• _WHAT YOU SHOULD DO_
Starting at the line that has "return key +" and stopping after the line that has "before = set(bpy.data.objects)", reproduce the listing below exactly; omit everything else.
━━━ INFORMATION SUPPLIED ━━━
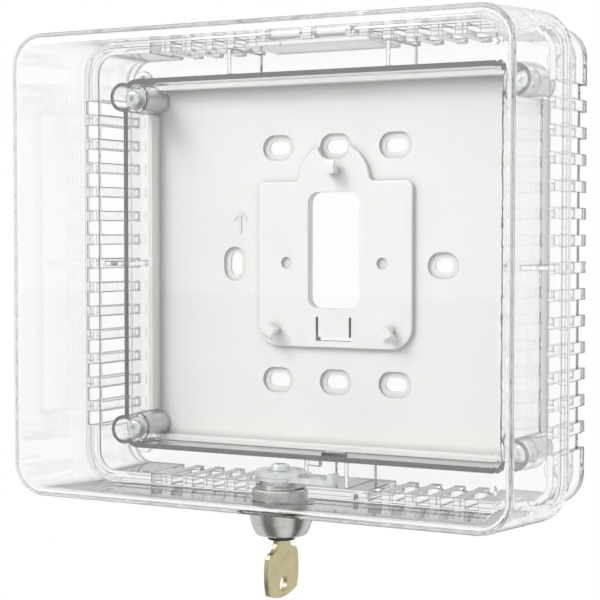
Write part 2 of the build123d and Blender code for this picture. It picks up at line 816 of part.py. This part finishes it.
def make_wafer(i):
    """Thin plate around the key blade; its window fits its own cut in the key."""
    z = wafer_z(i)
    plate = Circle(wafer_r) & Rectangle(2 * wafer_half, 4 * wafer_r)
    high = blade_half + window_play
    low = -blade_half - window_play - key_cuts[i]
    plate -= Pos(0, (high + low) / 2) * Rectangle(2 * window_half, high - low)
    leg = ledge_x - wafer_side_play
    notch_x = wafer_half + over - leg
    notch_y = wafer_r + over - ear_y
    plate -= Pos(leg + notch_x / 2, ear_y + notch_y / 2) * Rectangle(notch_x, notch_y)
    return lock_slab(plate, z - wafer_thickness / 2, z + wafer_thickness / 2)


def make_springs():
    """One small coil behind each wafer, each an unbroken tube."""
    low = ear_y + spring_wire_r + spring_end_gap
    high = ledge_y - spring_wire_r - spring_end_gap
    length = high - low
    path = Helix(pitch=spring_pitch, height=length, radius=spring_r)
    start = path @ 0
    section = Plane(origin=start, z_dir=path % 0) * Circle(spring_wire_r)
    coil = sweep(section, path=path)
    springs = []
    for i in range(wafer_count):
        spot = Pos(spring_x, low - lock_depth, wafer_z(i)) * Rot(-90, 0, 0)
        springs.append((spot * coil).solid())
    print("least gap between coils, mm:", round(spring_pitch - 2 * spring_wire_r, 3))
    return Compound(children=springs)


def key_bow():
    """Outline of the bow: short neck, hollow shoulders, full sides and a bowed end."""
    top = neck_top_z - key_neck_length
    shoulder = neck_top_z - key_shoulder_drop
    corner = shoulder - key_shoulder_corner
    low = key_bow_bottom + key_bow_low_rise
    lines = []
    for s in (-1, 1):
        neck = (s * key_neck_half, top)
        inner = (s * key_shoulder_half, shoulder)
        outer = (s * key_bow_top_half, corner)
        foot = (s * key_bow_low_half, low)
        lines.append(Line((s * key_neck_half, neck_top_z), neck))
        lines.append(RadiusArc(neck, inner, -s * key_shoulder_half / 2))
        lines.append(Line(inner, outer))
        lines.append(ThreePointArc(outer, (s * key_bow_half, (corner + low) / 2), foot))
    lines.append(Line((-key_neck_half, neck_top_z), (key_neck_half, neck_top_z)))
    lines.append(ThreePointArc((-key_bow_low_half, low), (0, key_bow_bottom), (key_bow_low_half, low)))
    bow = make_face(lines)
    outer_corners = [v for v in bow.vertices() if v.Y < shoulder + sink]
    bow = fillet(outer_corners, key_round)
    hole_z = key_bow_bottom + key_hole_rise
    return bow - Pos(0, hole_z) * Ellipse(key_hole_width / 2, key_hole_height / 2)


def make_key():
    """Flat key: bow with a ring hole, neck, and a blade cut alike on both edges."""
    middle = Plane.YZ * Pos(-lock_depth, 0)
    key = extrude(middle * key_bow(), key_thickness / 2, both=True)
    key = chamfer(key.faces().filter_by(Axis.X).edges(), key_edge)
    shoulder = blade_half - blade_tip
    blade = [(-blade_half, neck_top_z - over), (blade_half, neck_top_z - over),
             (blade_half, blade_tip_z - blade_tip), (shoulder, blade_tip_z),
             (-shoulder, blade_tip_z), (-blade_half, blade_tip_z - blade_tip)]
    flat = make_face(Polyline(*blade, close=True))
    for i in range(wafer_count):
        cut = key_cuts[i]
        wide = cut_floor / 2 + cut + cut_flare
        z = wafer_z(i)
        for s in (-1, 1):
            edge = s * (blade_half + cut_flare)
            bottom = s * (blade_half - cut)
            flat -= make_face(Polyline((edge, z - wide), (bottom, z - cut_floor / 2),
                                       (bottom, z + cut_floor / 2), (edge, z + wide),
                                       close=True))
    return key + extrude(middle * flat, blade_thickness / 2, both=True)


save(make_cover(), "cover")
save(make_ring(), "base_ring")
save(make_wallplate(), "wallplate")
save(make_ring_screws(), "ring_screws")
save(make_lock_housing(), "lock_housing")
save(make_lock_nut(), "lock_nut")
save(make_lock_plug(), "lock_plug")
save(make_stop_washer(), "stop_washer")
save(make_lock_cam(), "lock_cam")
save(make_cam_washer(), "cam_washer")
save(make_cam_screw(), "cam_screw")
save(make_key(), "key")
for number in range(wafer_count):
    save(make_wafer(number), "wafer_" + str(number + 1))
save(make_springs(), "wafer_springs")
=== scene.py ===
"""Looks for a clear wall-mounted thermostat lock box: materials, camera, lamps and stage round its CAD frame."""

import math

import bpy
import numpy as np
from bpy.props import FloatProperty, FloatVectorProperty, PointerProperty
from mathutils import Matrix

bl_info = {
    "name": "Thermostat Lock Box",
    "version": (1, 0, 0),
    "blender": (4, 5, 0),
    "location": "View3D > Sidebar > Lock Box",
    "description": "Finishes a clear thermostat lock box and sets its camera, lamps and stage",
    "category": "Object",
}

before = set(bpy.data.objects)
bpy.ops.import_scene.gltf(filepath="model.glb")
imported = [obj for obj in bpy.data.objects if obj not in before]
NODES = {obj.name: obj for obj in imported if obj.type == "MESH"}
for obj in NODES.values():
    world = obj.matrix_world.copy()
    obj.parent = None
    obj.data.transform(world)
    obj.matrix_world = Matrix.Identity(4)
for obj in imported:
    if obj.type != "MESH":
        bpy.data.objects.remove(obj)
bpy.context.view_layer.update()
SHEET = 0.0023  # just in front of the ring's vented sheet, as a depth from the wall
RIM = 0.0263  # just behind the front rim of the ring's inner wall
INNER_HALF_WIDTH = 0.084  # that rim lies inside this and the next
INNER_HALF_HEIGHT = 0.074
BOUNCES = 40  # fewer leave black hairlines along the cover's front edge
FLOOR_STEPS = 8


def colour(name, text, value):
    return FloatVectorProperty(name=name, description=text, default=value, size=3,
                               subtype="COLOR", min=0.0, max=1.0)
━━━
• _WRITTEN RESPONSE_
    return key + extrude(middle * flat, blade_thickness / 2, both=True)


save(make_cover(), "cover")
save(make_ring(), "base_ring")
save(make_wallplate(), "wallplate")
save(make_ring_screws(), "ring_screws")
save(make_lock_housing(), "lock_housing")
save(make_lock_nut(), "lock_nut")
save(make_lock_plug(), "lock_plug")
save(make_stop_washer(), "stop_washer")
save(make_lock_cam(), "lock_cam")
save(make_cam_washer(), "cam_washer")
save(make_cam_screw(), "cam_screw")
save(make_key(), "key")
for number in range(wafer_count):
    save(make_wafer(number), "wafer_" + str(number + 1))
save(make_springs(), "wafer_springs")
=== scene.py ===
"""Looks for a clear wall-mounted thermostat lock box: materials, camera, lamps and stage round its CAD frame."""

import math

import bpy
import numpy as np
from bpy.props import FloatProperty, FloatVectorProperty, PointerProperty
from mathutils import Matrix

bl_info = {
    "name": "Thermostat Lock Box",
    "version": (1, 0, 0),
    "blender": (4, 5, 0),
    "location": "View3D > Sidebar > Lock Box",
    "description": "Finishes a clear thermostat lock box and sets its camera, lamps and stage",
    "category": "Object",
}

before = set(bpy.data.objects)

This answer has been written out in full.